With the experience of many of the Gulf charities in places like Myanmar, Somalia and Syria, it appears that there is a long way to go before a similar standard of professionalism held by the likes of Islamic Relief is achieved. Faith identities will continue to be part of the picture, and faith-based organizations will continue to thrive as part of civil society.
Muslim charities such as Islamic Relief are not part of the problem but with the opportunities they offer can be part of the solution in not only addressing poverty and development but countering some of the radicalization narrative that governments like the UAE are worried about. In the complexities of the post 9/11 world, Islamic non-governmental organisations figure amongst the global casualties of the war of terror. This has also meant an effect on the beneficiaries of humanitarian and social welfare programmes which sets a vicious cycle of radicalisation, violence, conflict, humanitarian needs and so on.

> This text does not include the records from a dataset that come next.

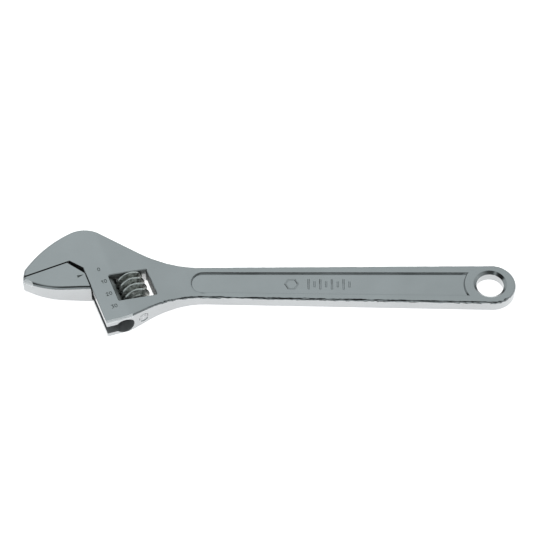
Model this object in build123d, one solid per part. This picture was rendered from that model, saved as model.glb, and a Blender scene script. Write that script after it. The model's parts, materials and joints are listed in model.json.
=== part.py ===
from build123d import *

import os
from math import cos, pi, radians, sin, tan

# Adjustable wrench of the 300 mm class: a forged body with the fixed jaw, a sliding jaw on a
# keyhole rail, a worm that drives the rail's rack, the worm's pin and the worm's spring.
#
# All sizes are millimetres. The drawing frame has its origin at the centre of the hanging hole:
# +X runs along the handle to its end, +Y to the back of the fixed jaw, and z = 0 is the middle
# of the thickness. The finished parts are moved together so that the origin is under the middle
# of the whole wrench, on the surface that it lies on.
#
# The head has its own two directions: u runs along the jaws into the throat, and v is the way
# that the jaw opens. Both start where the closed jaws' line meets the slide face.

# Handle
HANDLE_THICKNESS = 8.5
HANDLE_END_X = 16.0
HANDLE_END_HALF_WIDTH = 15.0
HANDLE_END_RADIUS = 14.7
RIM_RADIUS = 1.8

# Hanging hole
HANG_HOLE_RADIUS = 8.4
HANG_HOLE_FLARE_RUN = 1.9
HANG_HOLE_FLARE_DROP = 1.6

# Panels sunk into both faces of the handle
PANEL_DEPTH = 1.6
PANEL_DRAFT = 30.0
PANEL_LEFT_X = -184.0
PANEL_LEFT_HALF_WIDTH = 6.9
PANEL_RIGHT_X = -9.0
PANEL_RIGHT_HALF_WIDTH = 8.0
PANEL_HOLE_GAP_RADIUS = 16.4
PANEL_END_FLAT = 0.6
PANEL_EDGE_RUN = 0.6
PANEL_EDGE_DROP = 0.3

# Raised size mark on the panel's floor
MARK_HEIGHT = 0.4
MARK_STROKE = 1.3
MARK_DRAFT = 45.0
MARK_NUT_X = -122.5
MARK_NUT_RADIUS = 4.6
MARK_BAR_X = -112.0
MARK_BAR_STEP = 3.6
MARK_BAR_COUNT = 8
MARK_BAR_LONG = 8.0
MARK_BAR_SHORT = 4.6

# Head
HEAD_ANGLE = 21.7
HEAD_ORIGIN = (-254.4, 15.5)
HEAD_THICKNESS = 15.8
TIP_U = -36.9
TIP_THICKNESS = 11.5
JAW_BEND_U = -2.0
HEAD_BEND_U = 15.5
NECK_SLOPE = 5.0
JAW_BEND_RADIUS = 120.0
HEAD_BEND_RADIUS = 30.0
NECK_BEND_RADIUS = 220.0
THROAT_U = -6.4
THROAT_V = 8.6
SLIDE_END_V = 53.4
LOWER_CORNER = (14.0, 54.3)
LOWER_CORNER_RADIUS = 10.0
INNER_EDGE = 0.35

# Back of the head and the two necks, in the drawing frame, each with its rounding
FAR_NECK = ((-199.6, 11.7), 80.0)
CROWN = ((-253.1, 41.3), 18.2)
JAW_BACK = ((-278.3, 24.3), 71.0)
NOSE = ((-288.3, 7.6), 2.0)
NEAR_NECK = ((-194.0, -11.6), 62.0)

# Keyhole channel for the rail
RAIL_U = 11.4
RAIL_RADIUS = 5.9
RAIL_WEB = 6.6
RAIL_CLEARANCE = 0.1
RAIL_START_V = 2.0
RAIL_END_V = 44.0
RAIL_WEB_SETBACK = 1.2
CHANNEL_START_V = 1.2
SLOT_START_V = 11.2

# Window for the worm
WINDOW_LEFT_U = 12.5
WINDOW_RIGHT_U = 36.2
WINDOW_LEFT_V = (19.3, 40.0)
WINDOW_RIGHT_V = (22.0, 42.6)
WINDOW_CORNER_RADIUS = 0.8
WINDOW_EDGE = 0.45

# Worm
WORM_U = 24.0
WORM_V = 30.8
WORM_CREST_V = 29.1
WORM_LENGTH = 18.0
WORM_RADIUS = 9.25
WORM_ROOT_RADIUS = 6.35
WORM_PITCH = 4.6
WORM_CREST = 1.1
WORM_FLANK = 20.0
WORM_EDGE = 0.25
WORM_THREAD_TURNS = 6
WORM_THREAD_ROOT = 0.6
WORM_END_CHAMFER = 0.7
WORM_RUNNING_FIT = 0.08

# Rack teeth on the rail
RACK_CLEARANCE = 0.14
RACK_FLOOR_U = WORM_U - WORM_RADIUS - RACK_CLEARANCE
RACK_MESH_RADIUS = 8.5
RACK_HALF_WIDTH = 8.0
RACK_FIRST_SPACE = -6
RACK_LAST_SPACE = 2

# Worm pin
PIN_RADIUS = 2.5
PIN_HEAD_RADIUS = 3.0
PIN_START_V = 12.0
PIN_HEAD_V = 45.0
PIN_INSET = 0.25
PIN_CHAMFER = 0.35
PIN_FIT = 0.03
PIN_COUNTERSINK = 0.5

# Worm spring, round the pin inside the worm's counterbore
SPRING_RADIUS = 3.55
SPRING_WIRE_RADIUS = 0.4
SPRING_START_V = 21.75
SPRING_PITCH = 1.4
SPRING_TURNS = 3.5
COUNTERBORE_RADIUS = 4.6
COUNTERBORE_DEPTH = 5.2

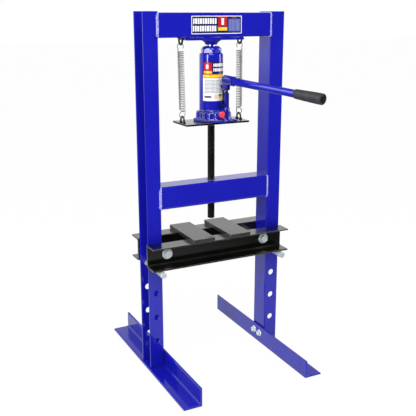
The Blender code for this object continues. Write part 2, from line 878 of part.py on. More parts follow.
def make_handle(jack):
    """The fork and socket on the plunger pin, and the handle tube with its grip."""
    pivot = empty("handle_pivot", (pump_right, -pump_forward, plunger_pin_height), parent=jack)
    line = empty("handle_line", (0.0, 0.0, handle_rise), (math.radians(90) + handle_slope, 0.0, 0.0), pivot)
    socket = turned("handle_socket", [
        (socket_bore, socket_mouth),
        (socket_radius, socket_mouth),
        (socket_radius, socket_back),
        (socket_bore, socket_back),
    ], ring=True, parent=line)
    back = link_forward - pump_forward
    rise = link_head_height - plunger_pin_height
    edge = link_head_pin_radius + 0.0021
    front = 0.007
    weld_back = 0.0055
    under = handle_rise - socket_radius + 0.0019  # inside the socket's wall
    cheek = rounded([
        (back - edge, rise + edge, edge - 0.0001),
        (back - edge, rise - edge, edge - 0.0001),
        (-front, -0.006, 0.004),
        (0.006, -0.006, 0.005),
        (front, under - front * math.tan(handle_slope), 0.0),
        (-weld_back, under + weld_back * math.tan(handle_slope), 0.0),
    ])
    for label, side in (("right", cheek_outer), ("left", -cheek_inner)):
        join(socket, plate(
            f"handle_socket_cheek_{label}", cheek, cheek_thick,
            place=(side, 0.0, 0.0), turn=side_on, parent=pivot,
        ))
    link_pin_place = (0.0, -back, rise)
    for label, place, radius in (
        ("plunger", (0.0, 0.0, 0.0), link_pin_radius),
        ("link", link_pin_place, link_head_pin_radius),
    ):
        cut(socket, bar(
            f"handle_socket_{label}_hole", radius + gap, -0.01, 0.01,
            place=place, turn=towards_right, parent=pivot,
        ))
    finish(socket, blue)
    pivot_pin("link_head_pin", link_head_pin_radius, cheek_outer + gap, 0.0028, link_pin_place, pivot)
    tube_start = socket_back + 0.002
    tube_end = grip_end - 0.0135
    tube_inner = tube_radius - tube_wall
    tube = turned("handle_tube", [
        (tube_inner, tube_end),
        (tube_radius, tube_end),
        (tube_radius, tube_start),
        (tube_inner, tube_start),
    ], ring=True, parent=line)
    finish(tube, blue)
    wide = tube_radius + grip_thick
    narrow = tube_radius + 0.002
    grip = turned("handle_grip", [
        (0.0, grip_end),
        (wide - 0.00175, grip_end),
        (wide, grip_end - 0.0015),
        (wide, grip_end - 0.006),
        (narrow, grip_start + chamfer),
        (narrow - 0.0007, grip_start),
        (tube_radius + gap, grip_start),
        (tube_radius + gap, tube_end + gap),
        (0.0, tube_end + gap),
    ], sides=40, parent=line)
    finish(grip, rubber)


# Bed


def make_bed():
    bed = empty("bed_lift", (0.0, 0.0, bed_base))
    web = channel_depth / 2 + gap
    section = channel_outline(bed_height, bed_flange, bed_wall)
    for label, side in (("back", 1), ("front", -1)):
        outline = section if side > 0 else mirrored(section)
        channel = plate(
            f"bed_channel_{label}", outline, 2 * bed_reach,
            place=(-bed_reach, side * web, bed_height / 2), turn=along_x, parent=bed,
        )
        for x in (-tie_line, tie_line):
            cut(channel, bar(
                f"bed_channel_{label}_hole_{x:+.4f}", tie_radius + gap, -2 * web, 2 * web,
                place=(x, 0.0, bed_height / 2), turn=towards_front, parent=bed,
            ))
        finish(channel, black)
    clamp = web + bed_wall + gap
    washer = (0.013, 0.002)
    for label, x in (("left", -tie_line), ("right", tie_line)):
        bolt(
            f"tie_bolt_{label}", tie_radius, 2 * clamp + 0.012, 0.019, 0.007, washer,
            (x, -clamp, bed_height / 2), towards_back, bed,
        )
        nut(
            f"tie_nut_{label}", tie_radius, 0.019, 0.008, washer,
            (x, clamp, bed_height / 2), towards_back, bed,
        )
        reach = web - gap
        spacer = turned(f"spacer_sleeve_{label}", [
            (tie_radius + gap, reach),
            (0.009, reach),
            (0.009, -reach),
            (tie_radius + gap, -reach),
        ], ring=True, place=(x, 0.0, bed_height / 2), turn=towards_back, parent=bed)
        finish(spacer, steel)


def make_support_pins():
    """The bars through the uprights' holes that the bed stands on."""
    for label, side in (("left", -1), ("right", 1)):
        pin = turned(f"support_pin_{label}", [
            (0.0, pin_reach),
            (pin_radius - chamfer, pin_reach),
            (pin_radius, pin_reach - chamfer),
            (pin_radius, chamfer - pin_reach),
            (pin_radius - chamfer, -pin_reach),
            (0.0, -pin_reach),
        ], place=(side * pin_line, 0.0, pin_hole_heights[-1]), turn=towards_front)
        finish(pin, zinc)


def make_arbor_plates():
    length, depth, thick = arbor_size
    for label, x in arbor_places.items():
        arbor = box(
            f"arbor_plate_{label}", (-length / 2, -depth / 2, 0.0), (length / 2, depth / 2, thick),
            place=(x, 0.0, bed_top + gap),
        )
        finish(arbor, black)


def make_press():
    make_frame()
    make_screw_seat()
    make_springs()
    make_carriage()
    jack = empty("jack_axis", (0.0, 0.0, plate_top + gap), (0.0, 0.0, jack_turn))
    make_jack_base(jack)
    make_tank(jack)
    make_cap_nut(jack)
    make_cylinder_and_piston(jack)
    make_valve(jack)
    make_pump(jack)
    make_link(jack)
    make_handle(jack)
    make_bed()
    make_support_pins()
    make_arbor_plates()


make_press()
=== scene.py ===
import json
import math

import bmesh
import bpy
from mathutils import Matrix, Vector


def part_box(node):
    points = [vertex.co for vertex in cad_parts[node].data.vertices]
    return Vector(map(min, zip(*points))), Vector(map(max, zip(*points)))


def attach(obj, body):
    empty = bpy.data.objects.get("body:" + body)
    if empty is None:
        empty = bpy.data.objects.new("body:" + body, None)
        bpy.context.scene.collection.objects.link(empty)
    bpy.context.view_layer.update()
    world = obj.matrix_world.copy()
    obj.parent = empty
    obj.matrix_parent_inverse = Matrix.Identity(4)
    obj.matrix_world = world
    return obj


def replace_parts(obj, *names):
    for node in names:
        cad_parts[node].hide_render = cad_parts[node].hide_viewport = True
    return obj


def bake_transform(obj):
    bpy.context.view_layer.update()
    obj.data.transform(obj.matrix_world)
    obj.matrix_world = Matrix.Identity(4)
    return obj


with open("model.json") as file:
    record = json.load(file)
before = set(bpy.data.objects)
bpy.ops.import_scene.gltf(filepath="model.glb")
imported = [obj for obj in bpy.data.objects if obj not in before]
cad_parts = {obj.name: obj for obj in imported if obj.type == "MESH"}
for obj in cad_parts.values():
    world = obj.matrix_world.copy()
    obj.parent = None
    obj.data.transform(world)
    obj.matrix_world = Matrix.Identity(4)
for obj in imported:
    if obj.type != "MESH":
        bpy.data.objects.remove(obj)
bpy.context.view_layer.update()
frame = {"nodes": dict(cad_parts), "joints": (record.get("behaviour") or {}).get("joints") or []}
nodes = frame["nodes"]
print("press frame loaded")

mm = 0.001

# Measures taken from the frame


def middleOf(name):
    low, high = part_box(name)
    return (low + high) / 2


jackTurn = math.radians(16)
jackRight = Vector((math.cos(jackTurn), math.sin(jackTurn), 0))
jackFront = Vector((math.sin(jackTurn), -math.cos(jackTurn), 0))
tankLow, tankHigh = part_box("jack_tank")
tankAxis = Vector((*middleOf("jack_tank").xy, 0))
tankRadius = (tankHigh.x - tankLow.x) / 2
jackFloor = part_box("jack_base")[0].z
beamLow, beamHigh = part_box("top_beam")
middleLow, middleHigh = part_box("middle_beam")
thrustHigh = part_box("thrust_plate")[1]
seatLow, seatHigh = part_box("screw_seat")


# Nodes

socketKinds = {float: "Float", int: "Int"}


def newTree(name, inputs, outputs, kind="ShaderNodeTree"):
    # inputs gives each label's first value, or names the socket's kind where it has none
    tree = bpy.data.node_groups.new(name, kind)
    for label, value in inputs.items():
        named = isinstance(value, str)
        socket = tree.interface.new_socket(
            label, in_out="INPUT", socket_type="NodeSocket" + (value if named else socketKinds[type(value)]),
        )
        if not named:
            socket.default_value = value
    for label, value in outputs.items():
        tree.interface.new_socket(label, in_out="OUTPUT", socket_type="NodeSocket" + value)
    return tree, tree.nodes.new("NodeGroupInput").outputs, tree.nodes.new("NodeGroupOutput").inputs


def addNode(tree, kind, inputs=None, **settings):
    node = tree.nodes.new(kind)
    for key, value in settings.items():
        setattr(node, key, value)
    for key, value in (inputs or {}).items():
        if isinstance(value, bpy.types.NodeSocket):
            tree.links.new(value, node.inputs[key])
        else:
            node.inputs[key].default_value = value
    return node


def newMaterial(name):
    # with its tree, its first shader's inputs, and the place on the object
    material = bpy.data.materials.new(name)
    material.use_nodes = True
    tree = material.node_tree
    place = addNode(tree, "ShaderNodeTexCoord").outputs["Object"]
    return material, tree, tree.nodes["Principled BSDF"].inputs, place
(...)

There is hence a need to remain committed to engineering the software needed to work effectively in a range of situation. We need to create the very ‘ideas and institutions that will allow us to live together as the global tribe we have become’. Engagement and partnership is needed with a variety of stakeholders including government / other (faith and non-faith) humanitarian actors / private sector and so on. A dialogue is needed between NGOs, UN agencies, humanitarian donors and governments such as the UAE in order to ensure that counter-terrorism objectives do not undermine humanitarian commitment.
This requires greater clarity from donor on the scope and applicability of counter terrorism laws and measures and the development of common principled positions among humanitarian actors. Governments can not be allowed to cast aspersions on reputable global charities without going through due process. The ostracising of Islamic NGOs previously from a Western context has meant a loss of contact with their Western counterparts, widening the gap between them. With the UAE ruling, this loss of contact could be made even worse.